Last week's historic Senate Judiciary Committee hearing featuring Dr. Christine Blasey Ford and Supreme Court nominee Brett Kavanaugh was primarily about sexual violence and accountability. But it was also about lies, and those issues are inextricably linked at many levels.

“What we saw this week was Lindsey Graham and Chuck Grassley and Orrin Hatch trying to build the Me Too firewall," Above the Law editor Elie Mystal said on MSNBC Saturday. "There are 18 archconservative judges waiting for Kavanaugh's job. They grow these people on trees. They could pick another guy. But they don't want another guy. That's because the sexual assault allegations against Brett Kavanaugh are a feature for them, not a bug. They want to prove that they can shove this guy through and tell women to shut up." Exactly the same argument was made by Salon's Amanda Marcotte last week.
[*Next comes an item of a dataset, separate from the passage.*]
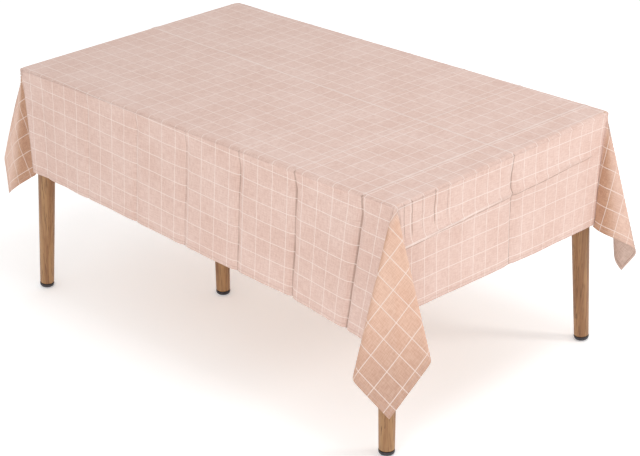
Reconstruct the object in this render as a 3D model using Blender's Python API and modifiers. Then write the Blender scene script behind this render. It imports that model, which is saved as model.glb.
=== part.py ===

That much is painfully obvious. (Rape is about power, not sex. So too Supreme Court nominations.) But the role of lies is far more diffuse and various, ultimately reaching to the very heart of our judicial system and to the Supreme Court, to which Kavanaugh aspires. The lies Kavanaugh told are a useful reminder of how far from the truth we are as a nation.

Sometimes Kavanaugh’s lies to the Senate Judiciary Committee were ludicrous. Sen. Sheldon Whitehouse, D-R.I., called some of them called out.

"I don't believe 'boof' is flatulence, I don't believe a 'devil's triangle' is a drinking game, and I don't believe calling yourself a girl's 'alumnius' is being her friend,” Whitehouse said, regarding a just few of the countless lies, half-truths and bad-faith evasions Kavanaugh produced.

More often Kavanaugh’s lies pretended to common sense status.

Seven times he claimed that all four purported witnesses said “it didn’t happen,” with regard to his alleged assault of Ford in the summer of 1982. That's not true. Three times he specifically included Leland Keyser, Ford's friend, and that's also false. As Sen. Cory Booker, D-N.J., reminded him, Keyser has said "she does not remember the night in question. … But she also says that she believes Dr. Ford.”

From a bird's-eye view, Vox shows how insistently evasive Kavanaugh was, in stark contrast to Ford’s forthrightness.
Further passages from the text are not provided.